8–9: The Exalt has progressed beyond humanity, able to look back on it as a necessary but regrettably imperfect phase of her evolution. When absolutely necessary, she can present a façade of polite courtesy to facilitate expedient interaction with less enlightened minds. Her dreams are full of the crystalline hum of the Machine God's logic processes, and this stream of autonomic data sometimes impresses itself on her waking mind. Internal penalties and bonuses rise to three dice, and the Exalt gains a situational bonus die to all Mental Attribute or Temperance rolls involving memory, analytical deduction or dispassionate self-control. The Alchemical may now retain emotional Intimacies of friendship only if such ties directly support her Motivation. Intimacies based on love disappear at this range of Clarity unless the relationship is of material benefit to the Alchemical.
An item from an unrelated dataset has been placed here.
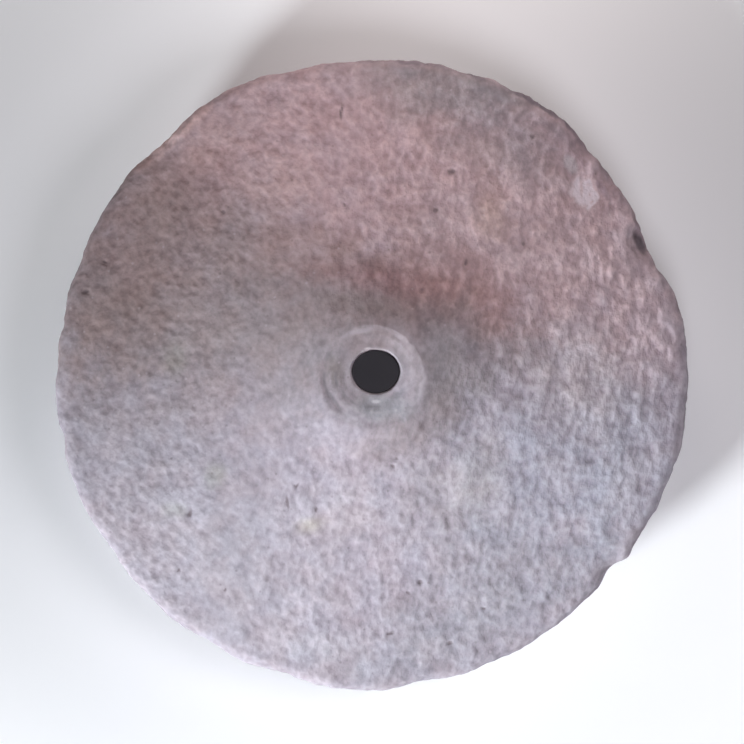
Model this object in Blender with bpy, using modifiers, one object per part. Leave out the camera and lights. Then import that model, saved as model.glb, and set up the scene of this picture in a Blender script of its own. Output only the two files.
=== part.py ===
"""Lower stone of a rotary quern: a round bedstone with a conical grinding face.

Metres, +Z up. The origin is on the ground under the middle of the stone, +Z runs
up the spindle hole, and +X and +Y are right and up for someone looking down on it.
Angles are degrees, counter-clockwise from +X.
"""

import math

import bpy

NAME = "rotary_quern"
STONE = "lower_stone"

# The whole stone
RIM_RADIUS = 0.2124
RIM_HEIGHT = 0.056
CREST_RADIUS = 0.0338
STEPS_ROUND = 108

# The grinding face falls steeply beside the collar and eases into a plain cone
CONE_SLOPE = 0.25
COLLAR_SLOPE = 0.46
FLANK_RUN = 0.021

# The worn dish around the spindle hole, from the crest of the collar inwards
CREST_SOFTNESS = 0.0024
OUTER_STEP = 0.0006
OUTER_STEP_FROM = 0.0312
INNER_STEP = 0.0013
INNER_STEP_FROM = 0.0188
INNER_STEP_TO = 0.0255
LEDGE_FALL = 0.035
DISH_LEAN = 0.0005
DISH_LEAN_DIRECTION = 205.0

# The spindle hole, wider at the underside where it was pecked through from below
HOLE_RADIUS = 0.0147
HOLE_STRETCH_X = 1.06
HOLE_STRETCH_Y = 0.95
MOUTH_ROUND = 0.0016
LOWER_MOUTH_RADIUS = 0.0215
LOWER_MOUTH_DEPTH = 0.026
HOLE_OFFSET = (0.0022, 0.0010)
RING_OFFSET = (-0.0014, -0.0040)
RING_INNER = 0.0180
RING_OUTER = 0.0420
RING_FADE = 0.0700

# The rounded rim, the tapered side and the flat underside
RIM_ROUND = 0.0075
WIDEST_HEIGHT = 0.046
UNDERSIDE_RADIUS = 0.1890
LOWER_EDGE_RADIUS = 0.1985
LOWER_EDGE_HEIGHT = 0.011

# Where the middle of the rim lies, so that the broken stone's box is centred
RIM_CENTRE = (0.0004, 0.0015)

# Losses from the rim: direction, half width in degrees, depth in metres
RIM_DENTS = (
    (4.0, 16.0, 0.0016),
    (17.0, 10.0, 0.0034),
    (25.0, 12.0, 0.0102),
    (36.0, 9.0, 0.0058),
    (44.0, 9.0, 0.0048),
    (64.0, 3.5, 0.0022),
    (73.0, 8.0, 0.0014),
    (94.0, 24.0, 0.0034),
    (105.0, 6.0, 0.0016),
    (128.0, 7.0, 0.0020),
    (134.0, 8.0, 0.0034),
    (144.0, 7.0, 0.0018),
    (152.0, 8.0, 0.0024),
    (160.0, 7.0, 0.0036),
    (170.0, 9.0, 0.0030),
    (178.0, 5.0, 0.0024),
    (192.0, 3.5, 0.0022),
    (214.0, 8.0, 0.0026),
    (224.0, 7.0, 0.0020),
    (239.0, 9.0, 0.0028),
    (253.0, 10.0, 0.0032),
    (280.0, 9.0, 0.0036),
    (292.0, 9.0, 0.0030),
    (304.0, 12.0, 0.0040),
    (314.0, 9.0, 0.0038),
    (320.5, 5.0, 0.0062),
    (329.0, 8.0, 0.0030),
    (339.0, 9.0, 0.0022),
)
DENT_FADE_RADIUS = 0.150
DENT_LEFT_AT_FOOT = 0.45

# Slow rise and fall of the rim: lobes round the stone, height, direction of a high
RIM_WAVES = ((2, 0.0014, 35.0), (3, 0.0010, 205.0), (5, 0.0006, 110.0))
WAVE_START_RADIUS = 0.060

# Hollows in the face: distance out, direction, half length along the rim,
# half width across it, depth
FACE_HOLLOWS = (
    (0.1975, 26.0, 0.0110, 0.0065, 0.0065),
    (0.1870, 41.0, 0.0130, 0.0110, 0.0014),
    (0.2040, 320.5, 0.0120, 0.0080, 0.0022),
    (0.2050, 134.0, 0.0180, 0.0080, 0.0018),
)

STONE_COLOUR = (0.37, 0.32, 0.36, 1.0)
STONE_ROUGHNESS = 0.92


def smooth_step(low, high, value):
    """Ease from 0 at low to 1 at high."""
    share = min(max((value - low) / (high - low), 0.0), 1.0)
    return share * share * (3.0 - 2.0 * share)


def soft_min(first, second, softness):
    """The lower of two heights, rounded where they cross."""
    share = min(max(0.5 + 0.5 * (second - first) / softness, 0.0), 1.0)
    blended = second + (first - second) * share
    return blended - softness * share * (1.0 - share)


def turn_between(angle, centre):
    """Signed angle in degrees from centre to angle, the short way round."""
    return (angle - centre + 180.0) % 360.0 - 180.0


def flank_height(radius):
    """Height of the grinding face at a distance from the axis."""
    extra_slope = COLLAR_SLOPE - CONE_SLOPE
    here = math.exp(-(radius - CREST_RADIUS) / FLANK_RUN)
    at_rim = math.exp(-(RIM_RADIUS - CREST_RADIUS) / FLANK_RUN)
    rise = CONE_SLOPE * (RIM_RADIUS - radius) + extra_slope * FLANK_RUN * (here - at_rim)
    return RIM_HEIGHT + rise


def dish_height(radius):
    """Height of the stepped dish inside the collar."""
    outer = OUTER_STEP * (1.0 - smooth_step(OUTER_STEP_FROM, CREST_RADIUS, radius))
    inner = INNER_STEP * (1.0 - smooth_step(INNER_STEP_FROM, INNER_STEP_TO, radius))
    fall = LEDGE_FALL * max(CREST_RADIUS - radius, 0.0)
    return flank_height(CREST_RADIUS) - outer - inner - fall


def top_height(radius):
    """Height of the whole upper face before its edges are rounded."""
    return soft_min(flank_height(radius), dish_height(radius), CREST_SOFTNESS)


def dish_sunk(radius, angle):
    """How much deeper the dish is worn towards one side."""
    inside = 1.0 - smooth_step(OUTER_STEP_FROM, CREST_RADIUS, radius)
    towards = 0.5 + 0.5 * math.cos(math.radians(angle - DISH_LEAN_DIRECTION))
    return DISH_LEAN * towards * inside * radius / CREST_RADIUS


def rim_rounding(radius):
    """How far the rounded rim has dropped below the face."""
    past = radius - (RIM_RADIUS - RIM_ROUND)
    if past <= 0.0:
        return 0.0
    return RIM_ROUND - math.sqrt(max(RIM_ROUND ** 2 - past ** 2, 0.0))


def rim_loss(angle):
    """How much of the rim is broken away in one direction."""
    loss = 0.0
    for centre, half_width, depth in RIM_DENTS:
        turn = turn_between(angle, centre)
        if abs(turn) < half_width:
            loss += depth * (0.5 + 0.5 * math.cos(math.pi * turn / half_width))
    return loss


def rim_wave(angle):
    """Height of the slow wave of the rim in one direction."""
    return sum(
        height * math.cos(math.radians(lobes * (angle - high)))
        for lobes, height, high in RIM_WAVES
    )


def face_hollow(x, y):
    """Depth of the hollows that break the face at one place."""
    depth_here = 0.0
    for distance, direction, half_length, half_width, depth in FACE_HOLLOWS:
        radial = (math.cos(math.radians(direction)), math.sin(math.radians(direction)))
        dx = x - distance * radial[0]
        dy = y - distance * radial[1]
        across = (dx * radial[0] + dy * radial[1]) / half_width
        along = (dy * radial[0] - dx * radial[1]) / half_length
        depth_here += depth * (1.0 - smooth_step(0.35, 1.35, math.hypot(across, along)))
    return depth_here


def side_radius(height):
    """Distance of the side from the axis, drawn in slowly towards the foot."""
    if height >= LOWER_EDGE_HEIGHT:
        share_down = (WIDEST_HEIGHT - height) / (WIDEST_HEIGHT - LOWER_EDGE_HEIGHT)
        return RIM_RADIUS - (RIM_RADIUS - LOWER_EDGE_RADIUS) * share_down ** 1.5
    share_up = 1.0 - height / LOWER_EDGE_HEIGHT
    edge_width = LOWER_EDGE_RADIUS - UNDERSIDE_RADIUS
    return UNDERSIDE_RADIUS + edge_width * math.sqrt(1.0 - share_up ** 2)


def bore_radius(height):
    """Radius of the spindle hole, flared towards the underside."""
    share_down = max(1.0 - height / LOWER_MOUTH_DEPTH, 0.0)
    return HOLE_RADIUS + (LOWER_MOUTH_RADIUS - HOLE_RADIUS) * share_down ** 2


def stone_profile():
    """Half section of the stone, from the lower mouth up the hole, out and back under."""
    lip_height = top_height(HOLE_RADIUS + MOUTH_ROUND)
    bore_heights = (0.0, 0.004, 0.011, LOWER_MOUTH_DEPTH, 0.055, lip_height - 1.2 * MOUTH_ROUND)
    points = [(bore_radius(height), height) for height in bore_heights]
    points.append((HOLE_RADIUS + 0.25 * MOUTH_ROUND, lip_height - 0.4 * MOUTH_ROUND))
    dish = (HOLE_RADIUS + MOUTH_ROUND, 0.0188, 0.0208, 0.0222, 0.0236, 0.0255, 0.0285, 0.0312)
    collar = (0.0325, 0.0338, 0.0354, 0.0376, 0.0410, 0.0460, 0.0530, 0.0630, 0.0760)
    cone = (0.0910, 0.1080, 0.1260, 0.1450, 0.1640, 0.1800, 0.1920)
    edge = (RIM_RADIUS - RIM_ROUND, RIM_RADIUS - 0.0040, RIM_RADIUS - 0.0015)
    for radius in dish + collar + cone + edge:
        points.append((radius, top_height(radius) - rim_rounding(radius)))
    for height in (WIDEST_HEIGHT, 0.034, 0.022, LOWER_EDGE_HEIGHT, 0.003, 0.0):
        points.append((side_radius(height), height))
    points += [(radius, 0.0) for radius in (0.120, 0.055)]
    return points


def worn_place(x, y, height, is_top):
    """Move a point of the turned stone to where wear and breakage have left it."""
    radius = math.hypot(x, y)
    angle = math.degrees(math.atan2(y, x))
    loss = rim_loss(angle)
    if is_top:
        kept = radius - loss * smooth_step(DENT_FADE_RADIUS, RIM_RADIUS - RIM_ROUND, radius)
        height += top_height(kept) - top_height(radius)
        height += rim_wave(angle) * smooth_step(WAVE_START_RADIUS, RIM_RADIUS, radius)
        height -= dish_sunk(radius, angle)
    else:
        share_up = smooth_step(0.0, WIDEST_HEIGHT, height)
        foot_share = DENT_LEFT_AT_FOOT + (1.0 - DENT_LEFT_AT_FOOT) * share_up
        kept = radius - loss * foot_share * smooth_step(0.150, LOWER_EDGE_RADIUS, radius)
        height += rim_wave(angle) * share_up * smooth_step(0.180, RIM_RADIUS, radius)
    x *= kept / radius
    y *= kept / radius
    if is_top:
        height -= face_hollow(x, y)
    oval = 1.0 - smooth_step(HOLE_RADIUS, INNER_STEP_TO, radius)
    x *= 1.0 + (HOLE_STRETCH_X - 1.0) * oval
    y *= 1.0 + (HOLE_STRETCH_Y - 1.0) * oval
    in_hole = 1.0 - smooth_step(RING_INNER, RING_OUTER, radius)
    in_ring = (1.0 - in_hole) * (1.0 - smooth_step(RING_OUTER, RING_FADE, radius))
    x += RIM_CENTRE[0] + in_hole * HOLE_OFFSET[0] + in_ring * RING_OFFSET[0]
    y += RIM_CENTRE[1] + in_hole * HOLE_OFFSET[1] + in_ring * RING_OFFSET[1]
    return x, y, height


def turned_object(name, profile, steps):
    """A closed profile turned about the Z axis."""
    mesh = bpy.data.meshes.new(name + "_profile")
    edges = [(index, (index + 1) % len(profile)) for index in range(len(profile))]
    mesh.from_pydata([(radius, 0.0, height) for radius, height in profile], edges, [])
    turned = bpy.data.objects.new(name, mesh)
    screw = turned.modifiers.new("Turn", "SCREW")
    screw.axis = "Z"
    screw.angle = math.tau
    screw.steps = steps
    screw.render_steps = steps
    screw.use_merge_vertices = True
    screw.merge_threshold = 0.00001
    return turned


def apply_modifiers(thing):
    """Give an object the mesh that its modifiers make."""
    bpy.context.view_layer.update()
    evaluated = thing.evaluated_get(bpy.context.evaluated_depsgraph_get())
    mesh = bpy.data.meshes.new_from_object(evaluated)
    profile = thing.data
    thing.modifiers.clear()
    thing.data = mesh
    bpy.data.meshes.remove(profile)


def stone_material():
    """Dry grey stone with a lilac cast."""
    material = bpy.data.materials.new("stone")
    material.use_nodes = True
    shader = material.node_tree.nodes["Principled BSDF"]
    shader.inputs["Base Color"].default_value = STONE_COLOUR
    shader.inputs["Roughness"].default_value = STONE_ROUGHNESS
    shader.inputs["Metallic"].default_value = 0.0
    return material


def build_lower_stone(collection):
    """The bedstone: one carved piece with its collar, dish, hole and broken rim."""
    stone = turned_object(STONE, stone_profile(), STEPS_ROUND)
    collection.objects.link(stone)
    apply_modifiers(stone)
    for vertex in stone.data.vertices:
        x, y, height = vertex.co
        is_top = height > WIDEST_HEIGHT + 0.0001 and math.hypot(x, y) > HOLE_RADIUS + 0.0001
        vertex.co = worn_place(x, y, height, is_top)
    stone.data.materials.clear()
    stone.data.materials.append(stone_material())
    stone.data.shade_smooth()
    stone.data.set_sharp_from_angle(angle=math.radians(40.0))
    return stone


def main():
    """Clear the scene and build the part in a collection of its own."""
    for thing in list(bpy.data.objects):
        bpy.data.objects.remove(thing, do_unlink=True)
    collection = bpy.data.collections.new(NAME)
    bpy.context.scene.collection.children.link(collection)
    build_lower_stone(collection)


main()
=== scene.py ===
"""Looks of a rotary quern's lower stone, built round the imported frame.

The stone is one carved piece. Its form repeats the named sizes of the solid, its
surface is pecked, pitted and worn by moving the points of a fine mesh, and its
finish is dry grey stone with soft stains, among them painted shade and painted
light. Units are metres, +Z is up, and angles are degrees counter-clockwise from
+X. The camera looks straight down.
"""

import logging
import math
from collections.abc import Iterator, Sequence
from dataclasses import dataclass, field
from enum import Enum
from typing import ClassVar

import bpy
import numpy as np
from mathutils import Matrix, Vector, noise
from numpy.typing import NDArray


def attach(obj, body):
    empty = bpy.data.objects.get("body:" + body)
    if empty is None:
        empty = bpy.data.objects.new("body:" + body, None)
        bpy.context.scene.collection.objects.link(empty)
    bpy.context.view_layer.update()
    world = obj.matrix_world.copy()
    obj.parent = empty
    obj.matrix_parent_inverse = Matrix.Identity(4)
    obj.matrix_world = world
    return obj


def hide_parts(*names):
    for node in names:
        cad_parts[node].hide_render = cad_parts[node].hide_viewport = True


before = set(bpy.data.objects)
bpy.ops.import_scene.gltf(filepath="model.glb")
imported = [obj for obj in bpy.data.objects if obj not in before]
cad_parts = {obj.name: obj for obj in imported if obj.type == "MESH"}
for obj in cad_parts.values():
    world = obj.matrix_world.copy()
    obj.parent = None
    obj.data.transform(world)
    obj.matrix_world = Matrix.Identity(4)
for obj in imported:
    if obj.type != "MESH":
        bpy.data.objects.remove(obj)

Values = NDArray[np.float64]
Colour = tuple[float, float, float]
Socket = bpy.types.NodeSocket
Outputs = bpy.types.NodeOutputs

LOG = logging.getLogger("quern")
STONE_NODE = "lower_stone"
MM = 0.001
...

10: The Alchemical's voice carries occasional undertones of multilayered harmony, indicating her perfect synchronization with the Design of Autochthon. Her eyes are glassy, amorally regarding the world as an array of pure variables swirling around the goals she has set for herself. Humans receive no more consideration or priority in such calculations than any other piece of data. Social penalties and bonuses rise to four dice, while mental bonuses rise to three dice. All Compassion rolls made for the Exalt automatically fail. The Alchemical may sustain no emotional Intimacies at all. Groups, objects, nations and individuals are valued only for their utility in fulfilling the Exalt's Motivation. Grand Autocrat Kerok of Yugash might be retained as an Intimacy, for example, but only because he is an unusually effective leader and policy maker, and extraordinary measures should thus be taken to see that he is preserved.